I never slept with my kids. Max slept really well in his own bed by the time he was a week or two old, and Ava only slept in my bed in the mornings when she’d sometimes snuggle for a while.

When Lucy came along (because you might not know since I’ve never really mentioned it more than ten or twenty times but I live in a house with every person I’ve ever known), she pretty much refused to sleep anywhere except right next to me. And I know, I know, we should have let her cry for a while and made her get used to sleeping on her own, but her crying stresses Josh out a lot since he wants her world to be perfect and without misery. And she wakes up the whole house. And there’s really not room for a crib in our room anyway.

And maybe I like it that she’s snuggly. If you tickle me, do I not laugh?

Except she’s sixteen months old and she still doesn’t sleep through the night, and she’s kind of an obnoxious bed hog.

Things won’t change as far as our sleeping arrangements for a while, at least until we move, which will be…you know, time.

So I’m not asking for diatribes about how I am doing her a disservice by keeping her in my bed.

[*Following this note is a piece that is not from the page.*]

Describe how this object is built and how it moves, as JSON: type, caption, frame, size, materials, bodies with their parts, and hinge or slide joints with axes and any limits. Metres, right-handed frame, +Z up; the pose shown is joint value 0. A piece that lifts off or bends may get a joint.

I just wanted to bitch for a minute.

Now if you’ll excuse me, I’m overdue for some hair pulling and milk breath.

Terrified

In 1998, I graduated from high school. I went on to the local community college, because that’s just what most of my friends did.

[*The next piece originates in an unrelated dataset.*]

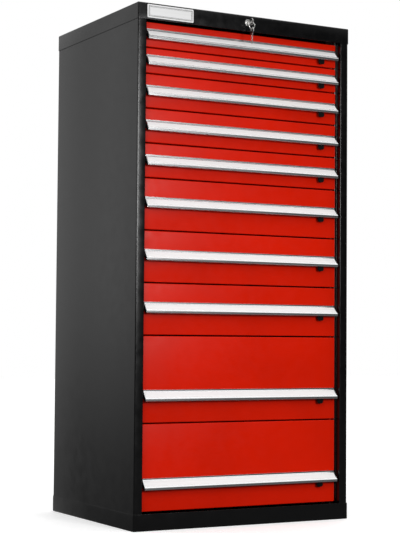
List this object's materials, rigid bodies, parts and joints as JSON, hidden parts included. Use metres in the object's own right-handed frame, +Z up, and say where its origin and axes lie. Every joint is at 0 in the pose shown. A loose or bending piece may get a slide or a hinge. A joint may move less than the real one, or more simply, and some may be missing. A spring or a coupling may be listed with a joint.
{
  "type": "tool cabinet",
  "caption": "Tall black steel tool cabinet with a stack of red full-width drawers, hooked aluminium pull handles, thumb latches and a keyed lock in its top cap.",
  "frame": {"origin": "centre of the base pan's underside, on the floor", "axes": "+Z up, -Y towards the front of the drawers, +X towards the latch side (the right-hand side for someone facing the drawers)"},
  "size_m": [0.726, 0.5998, 1.5],
  "materials": {
    "black_paint": "fine-textured powder coat",
    "red_paint": "semi-gloss powder coat",
    "zinc_steel": "zinc plated",
    "aluminium": "satin anodised, lengthwise ribs",
    "black_plastic": "moulded, matt",
    "nickel": "nickel plated",
    "plate_white": "smooth, blank"
  },
  "bodies": {
    "cabinet": {"top_cap": "black_paint", "base_pan": "black_paint", "side_panel_right": "black_paint", "side_panel_left": "black_paint", "back_panel": "black_paint", "rail_rack_right": "zinc_steel", "rail_rack_left": "zinc_steel", "nameplate": "plate_white", "lock_housing": "nickel", "lock_nut": "zinc_steel"},
    "drawer_01": {"drawer_front_01": "red_paint", "drawer_tray_01": "red_paint", "handle_01": "aluminium"},
    "latch_01": {"latch_01": "black_plastic"},
    "drawer_02": {"drawer_front_02": "red_paint", "drawer_tray_02": "red_paint", "handle_02": "aluminium"},
    "latch_02": {"latch_02": "black_plastic"},
    "drawer_03": {"drawer_front_03": "red_paint", "drawer_tray_03": "red_paint", "handle_03": "aluminium"},
    "latch_03": {"latch_03": "black_plastic"},
    "drawer_04": {"drawer_front_04": "red_paint", "drawer_tray_04": "red_paint", "handle_04": "aluminium"},
    "latch_04": {"latch_04": "black_plastic"},
    "drawer_05": {"drawer_front_05": "red_paint", "drawer_tray_05": "red_paint", "handle_05": "aluminium"},
    "latch_05": {"latch_05": "black_plastic"},
    "drawer_06": {"drawer_front_06": "red_paint", "drawer_tray_06": "red_paint", "handle_06": "aluminium"},
    "latch_06": {"latch_06": "black_plastic"},
    "drawer_07": {"drawer_front_07": "red_paint", "drawer_tray_07": "red_paint", "handle_07": "aluminium"},
    "latch_07": {"latch_07": "black_plastic"},
    "drawer_08": {"drawer_front_08": "red_paint", "drawer_tray_08": "red_paint", "handle_08": "aluminium"},
    "latch_08": {"latch_08": "black_plastic"},
    "drawer_09": {"drawer_front_09": "red_paint", "drawer_tray_09": "red_paint", "handle_09": "aluminium"},
    "latch_09": {"latch_09": "black_plastic"},
    "drawer_10": {"drawer_front_10": "red_paint", "drawer_tray_10": "red_paint", "handle_10": "aluminium"},
    "latch_10": {"latch_10": "black_plastic"},
    "lock_core": {"lock_plug": "nickel", "lock_cam": "zinc_steel", "key": "nickel"},
    "lock_bar": {"lock_bar": "zinc_steel"},
    "key_ring": {"key_ring": "nickel"},
    "spare_key": {"spare_key": "nickel"}
  },
  "joints": [
    {"name": "drawer_01_slide", "type": "slide", "parent": "cabinet", "child": "drawer_01", "axis": [0, -1, 0], "range_m": [0, 0.45]},
    {"name": "latch_01_release", "type": "slide", "parent": "drawer_01", "child": "latch_01", "axis": [-1, 0, 0], "range_m": [0, 0.006], "stiffness_N_per_m": 150},
    {"name": "drawer_02_slide", "type": "slide", "parent": "cabinet", "child": "drawer_02", "axis": [0, -1, 0], "range_m": [0, 0.45]},
    {"name": "latch_02_release", "type": "slide", "parent": "drawer_02", "child": "latch_02", "axis": [-1, 0, 0], "range_m": [0, 0.006], "stiffness_N_per_m": 150},
    {"name": "drawer_03_slide", "type": "slide", "parent": "cabinet", "child": "drawer_03", "axis": [0, -1, 0], "range_m": [0, 0.45]},
    {"name": "latch_03_release", "type": "slide", "parent": "drawer_03", "child": "latch_03", "axis": [-1, 0, 0], "range_m": [0, 0.006], "stiffness_N_per_m": 150},
    {"name": "drawer_04_slide", "type": "slide", "parent": "cabinet", "child": "drawer_04", "axis": [0, -1, 0], "range_m": [0, 0.45]},
    {"name": "latch_04_release", "type": "slide", "parent": "drawer_04", "child": "latch_04", "axis": [-1, 0, 0], "range_m": [0, 0.006], "stiffness_N_per_m": 150},
    {"name": "drawer_05_slide", "type": "slide", "parent": "cabinet", "child": "drawer_05", "axis": [0, -1, 0], "range_m": [0, 0.45]},
    {"name": "latch_05_release", "type": "slide", "parent": "drawer_05", "child": "latch_05", "axis": [-1, 0, 0], "range_m": [0, 0.006], "stiffness_N_per_m": 150},
    {"name": "drawer_06_slide", "type": "slide", "parent": "cabinet", "child": "drawer_06", "axis": [0, -1, 0], "range_m": [0, 0.45]},
    {"name": "latch_06_release", "type": "slide", "parent": "drawer_06", "child": "latch_06", "axis": [-1, 0, 0], "range_m": [0, 0.006], "stiffness_N_per_m": 150},
    {"name": "drawer_07_slide", "type": "slide", "parent": "cabinet", "child": "drawer_07", "axis": [0, -1, 0], "range_m": [0, 0.45]},
    {"name": "latch_07_release", "type": "slide", "parent": "drawer_07", "child": "latch_07", "axis": [-1, 0, 0], "range_m": [0, 0.006], "stiffness_N_per_m": 150},
    {"name": "drawer_08_slide", "type": "slide", "parent": "cabinet", "child": "drawer_08", "axis": [0, -1, 0], "range_m": [0, 0.45]},
    {"name": "latch_08_release", "type": "slide", "parent": "drawer_08", "child": "latch_08", "axis": [-1, 0, 0], "range_m": [0, 0.006], "stiffness_N_per_m": 150},
    {"name": "drawer_09_slide", "type": "slide", "parent": "cabinet", "child": "drawer_09", "axis": [0, -1, 0], "range_m": [0, 0.45]},
    {"name": "latch_09_release", "type": "slide", "parent": "drawer_09", "child": "latch_09", "axis": [-1, 0, 0], "range_m": [0, 0.006], "stiffness_N_per_m": 150},
    {"name": "drawer_10_slide", "type": "slide", "parent": "cabinet", "child": "drawer_10", "axis": [0, -1, 0], "range_m": [0, 0.45]},
    {"name": "latch_10_release", "type": "slide", "parent": "drawer_10", "child": "latch_10", "axis": [-1, 0, 0], "range_m": [0, 0.006], "stiffness_N_per_m": 150},
    {"name": "lock_turn", "type": "hinge", "parent": "cabinet", "child": "lock_core", "pos_m": [0, -0.27, 1.478], "axis": [0, 1, 0], "range_deg": [0, 90]},
    {"name": "lock_bar_lift", "type": "slide", "parent": "cabinet", "child": "lock_bar", "axis": [0, 0, 1], "range_m": [0, 0.01]},
    {"name": "key_ring_swing", "type": "hinge", "parent": "lock_core", "child": "key_ring", "pos_m": [0, -0.3069, 1.476], "axis": [-1, 0, 0], "range_deg": [-10, 45]},
    {"name": "spare_key_swing", "type": "hinge", "parent": "key_ring", "child": "spare_key", "pos_m": [0, -0.3069, 1.4568], "axis": [-1, 0, 0], "range_deg": [-10, 45]}
  ],
  "couplings": [
    {"joint": "lock_turn", "follows": "lock_bar_lift", "rad_per_m": 157.07}
  ]
}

In 2000, when I should have been finished with community college, I had changed my major six point five jillion times and I was considerably behind. Then I got married.

That ended that.

In 2002, I went back to that same school and tried to pick up where I’d left off. I had an infant at home and we had next to no money, so when the semester was over and I got a job opportunity, I took it. Thus ended my education.

A couple of months ago, after talking about it for years, Josh and I decided to try school again. It has been a mess of red tape and confusion, but we got everything in order. Scheduled. Ready and waiting.

Well, today is the day.

All our classes come live online today, and me, who has never taken a single online class, I have 16 hours of classes. While I realize that I’m not expected to suddenly have everything finished and done and I’m going to have to learn to schedule myself, it doesn’t change the fact that having a list of things to do and turn in and know is going to overwhelm me more than a little bit.

I really didn’t think I was going to be so scared. But I am.

I’ve had those dreams where I forgot about a class and never did any of the work.

Where I showed up for an exam and it was a class I was never supposed to have taken.

The good news is that if I make it through this semester I’ll (finally) have my Associate’s Degree, and it will only have taken me thirteen years.

I feel a little (or a lot) silly that this is so important to me. After all, what is an Associate’s anyway? Not much.

Except it’s more than I have.

And it’s that much closer to the PhD I ultimately want.

Yeah, I said it. That’s what I’m going for. Farfetched, right? I’ll be like eighty by the time I’m finished.

But that’s okay with me. I’ll be eighty when I’m eighty whether I have a PhD or not.

So if I die today, it’s because the online classes done kilt me.

White lies are better than moldy skidmarked truth

I don’t think I know much about my kids.

Wait, that’s not accurate. I know everything about Lucy.

But that won’t last long. The clock is ticking on that one.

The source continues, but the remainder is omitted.